[DATASET CONTENT]:
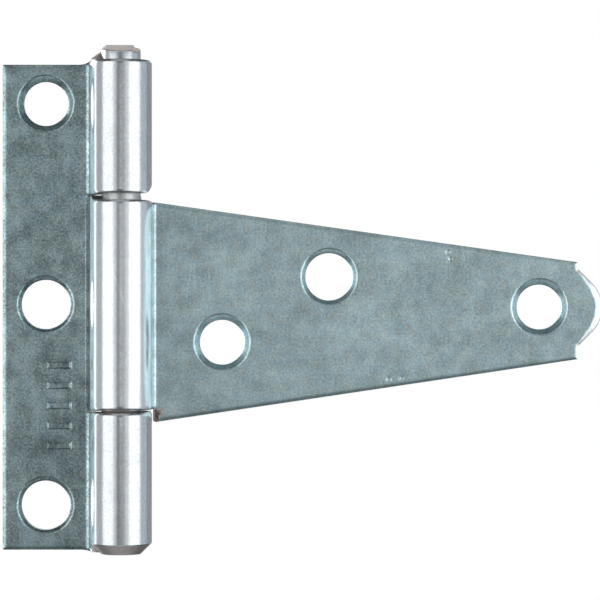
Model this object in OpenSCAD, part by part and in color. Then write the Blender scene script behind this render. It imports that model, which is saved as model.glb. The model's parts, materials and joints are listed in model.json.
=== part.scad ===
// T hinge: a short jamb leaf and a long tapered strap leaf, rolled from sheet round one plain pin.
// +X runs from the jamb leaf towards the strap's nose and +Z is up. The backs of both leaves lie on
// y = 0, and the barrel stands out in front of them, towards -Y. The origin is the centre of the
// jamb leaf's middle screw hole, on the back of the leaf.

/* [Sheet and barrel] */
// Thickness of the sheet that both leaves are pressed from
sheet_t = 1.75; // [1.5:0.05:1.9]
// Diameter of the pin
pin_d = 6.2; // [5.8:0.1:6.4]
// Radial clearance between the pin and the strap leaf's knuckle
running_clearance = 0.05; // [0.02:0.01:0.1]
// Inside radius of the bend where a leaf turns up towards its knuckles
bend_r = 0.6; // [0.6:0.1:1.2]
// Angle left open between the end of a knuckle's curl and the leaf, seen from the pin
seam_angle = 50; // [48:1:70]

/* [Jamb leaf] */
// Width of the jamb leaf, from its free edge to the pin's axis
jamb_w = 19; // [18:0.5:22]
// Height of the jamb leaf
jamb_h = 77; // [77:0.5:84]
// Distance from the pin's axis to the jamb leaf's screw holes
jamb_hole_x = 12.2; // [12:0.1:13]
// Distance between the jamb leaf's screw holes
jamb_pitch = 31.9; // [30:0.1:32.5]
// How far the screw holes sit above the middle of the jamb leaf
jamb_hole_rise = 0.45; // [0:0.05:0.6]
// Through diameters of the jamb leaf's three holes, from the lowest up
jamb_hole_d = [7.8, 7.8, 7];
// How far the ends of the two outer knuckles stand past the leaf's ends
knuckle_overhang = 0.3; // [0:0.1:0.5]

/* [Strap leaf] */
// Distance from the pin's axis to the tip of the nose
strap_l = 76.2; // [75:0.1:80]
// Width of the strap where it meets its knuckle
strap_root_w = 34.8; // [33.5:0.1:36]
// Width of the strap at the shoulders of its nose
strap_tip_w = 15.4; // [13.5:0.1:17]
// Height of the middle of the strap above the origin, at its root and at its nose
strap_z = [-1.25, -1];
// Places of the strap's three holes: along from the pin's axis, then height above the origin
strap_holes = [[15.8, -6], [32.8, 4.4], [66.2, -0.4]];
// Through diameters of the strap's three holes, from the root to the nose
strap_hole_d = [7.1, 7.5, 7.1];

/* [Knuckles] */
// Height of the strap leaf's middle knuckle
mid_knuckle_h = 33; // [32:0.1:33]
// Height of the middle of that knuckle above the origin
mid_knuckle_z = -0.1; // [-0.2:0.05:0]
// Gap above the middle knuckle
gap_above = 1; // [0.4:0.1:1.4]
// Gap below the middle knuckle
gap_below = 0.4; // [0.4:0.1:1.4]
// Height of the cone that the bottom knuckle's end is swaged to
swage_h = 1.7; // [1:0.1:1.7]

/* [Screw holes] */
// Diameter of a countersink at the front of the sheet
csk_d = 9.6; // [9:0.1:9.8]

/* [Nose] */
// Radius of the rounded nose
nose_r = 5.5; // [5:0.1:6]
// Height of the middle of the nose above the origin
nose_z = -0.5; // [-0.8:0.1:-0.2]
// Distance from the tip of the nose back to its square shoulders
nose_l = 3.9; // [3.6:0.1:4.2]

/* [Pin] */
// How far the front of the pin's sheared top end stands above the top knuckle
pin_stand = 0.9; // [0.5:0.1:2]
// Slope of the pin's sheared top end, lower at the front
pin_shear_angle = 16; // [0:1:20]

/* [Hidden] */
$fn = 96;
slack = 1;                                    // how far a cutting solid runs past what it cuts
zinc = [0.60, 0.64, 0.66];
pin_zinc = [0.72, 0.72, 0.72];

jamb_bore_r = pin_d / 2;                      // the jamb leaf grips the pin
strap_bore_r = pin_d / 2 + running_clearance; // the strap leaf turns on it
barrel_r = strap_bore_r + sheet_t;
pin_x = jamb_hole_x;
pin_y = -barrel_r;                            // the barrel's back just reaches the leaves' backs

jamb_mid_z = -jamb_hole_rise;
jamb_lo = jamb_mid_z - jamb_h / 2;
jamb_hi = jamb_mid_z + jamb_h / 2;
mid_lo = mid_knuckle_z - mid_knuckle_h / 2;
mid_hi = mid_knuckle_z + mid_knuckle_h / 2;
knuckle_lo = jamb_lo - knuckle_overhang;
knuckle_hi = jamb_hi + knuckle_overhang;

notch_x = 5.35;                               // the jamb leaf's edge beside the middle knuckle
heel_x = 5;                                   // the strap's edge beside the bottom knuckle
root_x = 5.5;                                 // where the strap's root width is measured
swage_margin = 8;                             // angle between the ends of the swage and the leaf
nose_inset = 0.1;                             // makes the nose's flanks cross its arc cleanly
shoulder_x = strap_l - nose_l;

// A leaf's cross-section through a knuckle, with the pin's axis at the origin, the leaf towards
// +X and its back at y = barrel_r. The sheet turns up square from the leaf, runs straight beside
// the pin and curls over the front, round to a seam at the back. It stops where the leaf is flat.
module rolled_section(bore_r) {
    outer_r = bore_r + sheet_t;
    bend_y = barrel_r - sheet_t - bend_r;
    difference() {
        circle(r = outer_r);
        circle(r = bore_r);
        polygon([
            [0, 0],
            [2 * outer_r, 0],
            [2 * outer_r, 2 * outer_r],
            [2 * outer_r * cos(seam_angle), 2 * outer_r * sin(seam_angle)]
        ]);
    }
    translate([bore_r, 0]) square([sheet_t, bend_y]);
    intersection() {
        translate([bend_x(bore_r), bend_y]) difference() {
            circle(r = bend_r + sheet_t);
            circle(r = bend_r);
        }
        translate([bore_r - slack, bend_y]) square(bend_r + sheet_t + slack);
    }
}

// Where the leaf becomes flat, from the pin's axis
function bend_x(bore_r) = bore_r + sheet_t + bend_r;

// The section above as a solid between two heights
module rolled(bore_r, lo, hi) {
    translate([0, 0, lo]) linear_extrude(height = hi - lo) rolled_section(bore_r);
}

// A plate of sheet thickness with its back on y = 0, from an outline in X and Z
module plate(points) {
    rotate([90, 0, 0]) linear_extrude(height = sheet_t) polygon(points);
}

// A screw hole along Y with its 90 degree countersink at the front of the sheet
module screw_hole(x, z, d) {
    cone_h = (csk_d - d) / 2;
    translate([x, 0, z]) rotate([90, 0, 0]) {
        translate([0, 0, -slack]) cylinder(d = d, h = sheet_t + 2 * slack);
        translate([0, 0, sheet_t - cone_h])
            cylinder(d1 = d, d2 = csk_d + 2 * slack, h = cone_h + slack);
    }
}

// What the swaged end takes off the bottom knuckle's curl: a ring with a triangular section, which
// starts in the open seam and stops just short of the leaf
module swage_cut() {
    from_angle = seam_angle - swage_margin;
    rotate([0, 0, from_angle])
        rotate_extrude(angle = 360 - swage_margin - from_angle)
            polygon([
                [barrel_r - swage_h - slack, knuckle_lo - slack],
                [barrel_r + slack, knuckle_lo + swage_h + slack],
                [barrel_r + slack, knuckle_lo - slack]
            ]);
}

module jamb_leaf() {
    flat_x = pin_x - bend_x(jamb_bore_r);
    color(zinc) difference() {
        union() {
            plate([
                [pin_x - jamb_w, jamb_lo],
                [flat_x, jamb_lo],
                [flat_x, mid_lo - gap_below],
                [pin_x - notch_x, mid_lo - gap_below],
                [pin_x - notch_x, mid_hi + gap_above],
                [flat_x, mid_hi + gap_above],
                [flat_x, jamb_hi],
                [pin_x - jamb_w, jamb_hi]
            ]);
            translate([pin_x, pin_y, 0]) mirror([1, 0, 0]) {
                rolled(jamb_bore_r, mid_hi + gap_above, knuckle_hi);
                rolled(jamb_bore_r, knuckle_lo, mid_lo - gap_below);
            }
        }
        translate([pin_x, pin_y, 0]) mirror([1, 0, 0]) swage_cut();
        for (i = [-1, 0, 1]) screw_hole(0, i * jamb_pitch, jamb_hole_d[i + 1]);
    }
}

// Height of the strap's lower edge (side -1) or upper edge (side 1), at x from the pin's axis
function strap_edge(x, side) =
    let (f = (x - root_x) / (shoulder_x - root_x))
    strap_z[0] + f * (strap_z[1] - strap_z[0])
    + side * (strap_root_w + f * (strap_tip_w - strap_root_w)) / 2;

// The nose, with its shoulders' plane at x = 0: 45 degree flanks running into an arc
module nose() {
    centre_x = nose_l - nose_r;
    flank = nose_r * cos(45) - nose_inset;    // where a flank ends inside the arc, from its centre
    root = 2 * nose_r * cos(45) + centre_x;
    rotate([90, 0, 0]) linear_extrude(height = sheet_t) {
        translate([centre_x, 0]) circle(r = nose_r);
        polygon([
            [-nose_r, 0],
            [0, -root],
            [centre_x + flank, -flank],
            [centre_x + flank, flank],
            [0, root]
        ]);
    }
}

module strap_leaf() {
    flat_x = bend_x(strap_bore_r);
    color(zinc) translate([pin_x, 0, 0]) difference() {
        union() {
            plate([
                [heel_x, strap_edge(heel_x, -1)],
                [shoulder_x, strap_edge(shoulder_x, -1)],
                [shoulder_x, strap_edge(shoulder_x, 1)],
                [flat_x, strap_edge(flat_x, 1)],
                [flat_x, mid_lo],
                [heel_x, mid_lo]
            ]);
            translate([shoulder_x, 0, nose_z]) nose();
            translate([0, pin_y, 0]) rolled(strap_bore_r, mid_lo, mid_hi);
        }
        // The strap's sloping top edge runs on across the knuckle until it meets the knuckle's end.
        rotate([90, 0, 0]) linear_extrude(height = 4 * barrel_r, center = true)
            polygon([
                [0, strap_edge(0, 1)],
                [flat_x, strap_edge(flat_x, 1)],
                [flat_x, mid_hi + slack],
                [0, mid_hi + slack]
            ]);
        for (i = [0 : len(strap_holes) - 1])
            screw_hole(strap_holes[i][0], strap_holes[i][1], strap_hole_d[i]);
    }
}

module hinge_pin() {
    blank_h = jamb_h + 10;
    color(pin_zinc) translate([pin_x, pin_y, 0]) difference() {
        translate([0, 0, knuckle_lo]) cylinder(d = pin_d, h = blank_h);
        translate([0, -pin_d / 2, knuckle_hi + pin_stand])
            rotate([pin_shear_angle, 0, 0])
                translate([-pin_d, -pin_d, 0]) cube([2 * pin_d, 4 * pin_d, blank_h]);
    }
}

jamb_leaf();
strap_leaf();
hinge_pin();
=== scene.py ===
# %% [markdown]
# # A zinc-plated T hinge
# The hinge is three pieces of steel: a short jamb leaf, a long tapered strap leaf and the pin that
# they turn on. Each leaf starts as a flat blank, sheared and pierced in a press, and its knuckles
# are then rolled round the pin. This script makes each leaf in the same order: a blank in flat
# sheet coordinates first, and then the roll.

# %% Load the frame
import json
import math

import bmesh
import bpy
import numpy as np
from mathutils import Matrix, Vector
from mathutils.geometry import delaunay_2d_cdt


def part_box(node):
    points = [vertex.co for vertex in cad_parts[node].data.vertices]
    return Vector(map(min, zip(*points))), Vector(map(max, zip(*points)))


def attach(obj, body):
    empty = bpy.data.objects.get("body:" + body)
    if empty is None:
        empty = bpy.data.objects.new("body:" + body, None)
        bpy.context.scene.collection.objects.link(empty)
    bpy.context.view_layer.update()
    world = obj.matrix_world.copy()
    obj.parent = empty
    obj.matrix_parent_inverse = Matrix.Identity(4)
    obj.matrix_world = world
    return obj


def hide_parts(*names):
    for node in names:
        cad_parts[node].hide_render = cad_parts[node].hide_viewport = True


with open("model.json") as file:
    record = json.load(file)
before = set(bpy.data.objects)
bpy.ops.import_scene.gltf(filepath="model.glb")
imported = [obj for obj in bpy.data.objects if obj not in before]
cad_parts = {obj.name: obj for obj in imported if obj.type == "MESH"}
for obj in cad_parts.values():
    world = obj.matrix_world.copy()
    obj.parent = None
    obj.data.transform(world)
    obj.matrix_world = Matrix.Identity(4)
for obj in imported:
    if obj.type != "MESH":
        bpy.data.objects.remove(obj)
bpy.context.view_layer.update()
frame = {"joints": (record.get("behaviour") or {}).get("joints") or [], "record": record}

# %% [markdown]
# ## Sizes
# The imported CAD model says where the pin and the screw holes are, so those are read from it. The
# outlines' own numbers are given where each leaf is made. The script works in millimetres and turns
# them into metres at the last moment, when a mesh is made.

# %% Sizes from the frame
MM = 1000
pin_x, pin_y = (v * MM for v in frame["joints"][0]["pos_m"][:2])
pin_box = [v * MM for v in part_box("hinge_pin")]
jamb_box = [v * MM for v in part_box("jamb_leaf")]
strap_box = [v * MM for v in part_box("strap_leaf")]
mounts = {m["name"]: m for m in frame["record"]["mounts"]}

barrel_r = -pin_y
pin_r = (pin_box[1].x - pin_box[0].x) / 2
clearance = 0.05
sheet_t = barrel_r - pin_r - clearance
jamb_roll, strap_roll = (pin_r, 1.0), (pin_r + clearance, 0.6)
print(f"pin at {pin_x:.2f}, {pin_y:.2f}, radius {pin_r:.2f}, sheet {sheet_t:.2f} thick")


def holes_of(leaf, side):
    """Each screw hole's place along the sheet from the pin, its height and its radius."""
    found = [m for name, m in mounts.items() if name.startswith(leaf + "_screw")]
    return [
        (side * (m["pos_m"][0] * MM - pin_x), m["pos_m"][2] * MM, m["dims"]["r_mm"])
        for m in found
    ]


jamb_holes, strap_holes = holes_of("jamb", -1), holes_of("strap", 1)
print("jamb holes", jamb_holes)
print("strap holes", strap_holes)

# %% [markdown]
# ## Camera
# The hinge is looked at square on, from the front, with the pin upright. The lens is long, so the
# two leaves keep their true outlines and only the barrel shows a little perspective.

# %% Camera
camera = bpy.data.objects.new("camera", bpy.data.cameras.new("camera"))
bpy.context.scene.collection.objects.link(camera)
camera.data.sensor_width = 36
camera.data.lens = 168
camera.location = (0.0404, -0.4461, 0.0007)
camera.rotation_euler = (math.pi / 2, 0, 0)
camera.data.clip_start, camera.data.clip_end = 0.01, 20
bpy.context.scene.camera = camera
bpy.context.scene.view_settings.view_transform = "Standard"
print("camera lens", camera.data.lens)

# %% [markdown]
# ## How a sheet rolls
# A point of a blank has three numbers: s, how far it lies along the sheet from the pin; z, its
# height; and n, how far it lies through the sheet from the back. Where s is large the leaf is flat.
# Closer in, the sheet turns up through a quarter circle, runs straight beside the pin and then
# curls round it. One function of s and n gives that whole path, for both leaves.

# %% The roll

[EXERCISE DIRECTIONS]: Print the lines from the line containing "color(pin_zinc) translate([pin_x, pin_y, 0])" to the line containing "obj.matrix_world = world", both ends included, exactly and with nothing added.

[ANSWER TO THIS EXERCISE]:
    color(pin_zinc) translate([pin_x, pin_y, 0]) difference() {
        translate([0, 0, knuckle_lo]) cylinder(d = pin_d, h = blank_h);
        translate([0, -pin_d / 2, knuckle_hi + pin_stand])
            rotate([pin_shear_angle, 0, 0])
                translate([-pin_d, -pin_d, 0]) cube([2 * pin_d, 4 * pin_d, blank_h]);
    }
}

jamb_leaf();
strap_leaf();
hinge_pin();
=== scene.py ===
# %% [markdown]
# # A zinc-plated T hinge
# The hinge is three pieces of steel: a short jamb leaf, a long tapered strap leaf and the pin that
# they turn on. Each leaf starts as a flat blank, sheared and pierced in a press, and its knuckles
# are then rolled round the pin. This script makes each leaf in the same order: a blank in flat
# sheet coordinates first, and then the roll.

# %% Load the frame
import json
import math

import bmesh
import bpy
import numpy as np
from mathutils import Matrix, Vector
from mathutils.geometry import delaunay_2d_cdt


def part_box(node):
    points = [vertex.co for vertex in cad_parts[node].data.vertices]
    return Vector(map(min, zip(*points))), Vector(map(max, zip(*points)))


def attach(obj, body):
    empty = bpy.data.objects.get("body:" + body)
    if empty is None:
        empty = bpy.data.objects.new("body:" + body, None)
        bpy.context.scene.collection.objects.link(empty)
    bpy.context.view_layer.update()
    world = obj.matrix_world.copy()
    obj.parent = empty
    obj.matrix_parent_inverse = Matrix.Identity(4)
    obj.matrix_world = world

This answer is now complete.